Black or White: Costner Stars in On-the-Nose Family Drama
On the nose is a phrase we’ve come to often use, but there’s no other way to really describe about Mike Binder latest-feature. Written and directed by the stand-up-comedian-turned-filmmaker himself, or White has good intentions and the end-result is relatively satisfactory. However, it’s vanilla approach to the subject of family and race feels a little too conventional and offers no real insight on what is a complex subject,
Black or White is based on a true story and it follows the life of one Elliot Anderson (Costner); a successful attorney who has just learned that his wife (Ehle) has been killed in an accident. Turning to the bottle for some comfort, Elliot is grief- stricken and terrified as he has now been left to take care of their granddaughter, Eloise (Estell), all by himself.

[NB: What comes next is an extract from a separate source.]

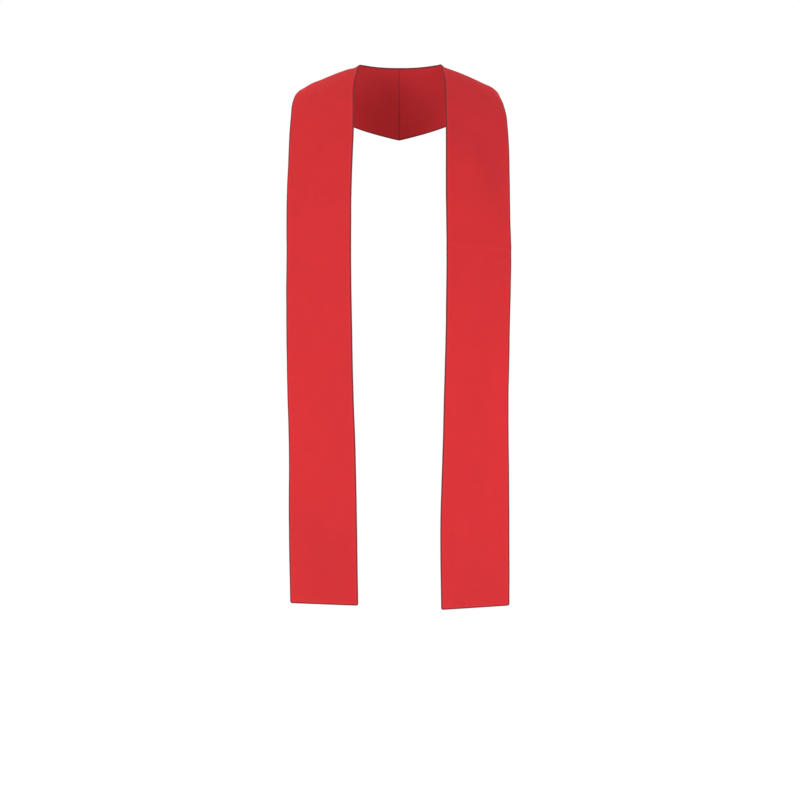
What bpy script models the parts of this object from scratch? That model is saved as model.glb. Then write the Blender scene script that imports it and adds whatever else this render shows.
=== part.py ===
"""A plain clerical stole in the shape that it takes when worn.

Two halves of one broad band meet in a seam at the back of the neck, lie over the
shoulders and hang down the front. Metres, +Z up, the wearer faces -Y. The origin is
where the nape carries the band: the neck edge of the centre-back seam.
"""

from collections import namedtuple

import bmesh
import bpy
import numpy as np

MM = 0.001

# Driving dimensions
BAND_WIDTH = 141 * MM
CLOTH_THICKNESS = 2.4 * MM
EDGE_ROUNDING = 0.9 * MM
SEAM_GAP = 0.3 * MM
NECK_HALF_WIDTH = 85 * MM
NECK_DEPTH = 70 * MM
NECK_SIDE_DROP = 7 * MM

# How finely the cloth is divided
CELLS_ACROSS = 10
SEAM_STEP = 1.5 * MM
SHOULDER_STEP = 13 * MM
HANG_STEP = 33 * MM
SHOULDER_RUN = 440 * MM

CLOTH_RED = (0.64, 0.035, 0.043, 1.0)

# One line across the band. It starts at the neck edge (x is away from the middle of the
# body) and runs to the outer edge. turn is its heading in plan: 0 points away from the
# middle and 90 points backwards. dip is its slope below level. wrap and bend are how far
# turn and dip change by the outer edge. stretch is the band's width there over its usual
# width. Lengths are in millimetres and angles in degrees.
Line = namedtuple("Line", "place x y z turn wrap dip bend stretch")

# Round the back of the neck the neck edge is a quarter of an ellipse, and angle is how
# far round it the line starts.
BackLine = namedtuple("BackLine", "place angle turn wrap dip bend stretch")
BACK_OF_NECK = (
    BackLine("centre back seam", 0.0, 90, 0, 62, 18, 1.09),
    BackLine("nape", 22.5, 66, 2, 55, 19, 1.02),
    BackLine("trapezius", 45.0, 47, 2, 36, 21, 1.0),
    BackLine("behind the ridge", 67.5, 34, 2, 21, 19, 1.0),
)
NECK_SIDE = (NECK_HALF_WIDTH / MM, -NECK_DEPTH / MM, -NECK_SIDE_DROP / MM)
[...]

Struggling to keep up with the everyday routine, Elliott relies on the help from his colleague, Rick (Burr), and Eloise’s new math tutor, Duvan (Koaho) to keep things on an even keel. However, things get complicated when Eloise’s other grandmother, Rowena (Spencer) – a.k.a Grandma Wee Wee – enters the picture, demanding that Elliott includes her and her recently-rehabilitated son, Reggie (Holland) – Eloise’s estranged father – into his granddaughter’s life.
As trivial as its title may sound, Black or White is actually a well-intended movie and a heartfelt story that – despite it Hallmark-like aesthetics – attempts to undo and unravel the subject of racism and prejudice through a story of love, loss, grief and familial hardships. Not everything works for Binder’s somewhat clumsy and overblown script; there’s a sense of stereotyping throughout and a handful of unrealised subplots and uncharted side-characters come to distract from the overriding arc. However, what does work is the fact that the story never asks you to choose sides and Eloise’s fate – profoundly debated in somewhat of a predictable and yet moving courtroom-filled third act – is lovingly and bravely fought for by both sides.
Another thing that works is the pairing of Costner – an actor who seems to be getting better with age – and the always-reliable Octavia Spencer. The two make a dynamic pair and both turn in strong performances; Costner’s clichéd interpretation of an alcoholic could have been a little more tempered, but he only gets stronger through the minutes, while the young Estell is more than just a pretty little face.
However, despite its positive turns, Mike Binder’s Black or White suffers from one too many truisms through a subject that could have produced much more.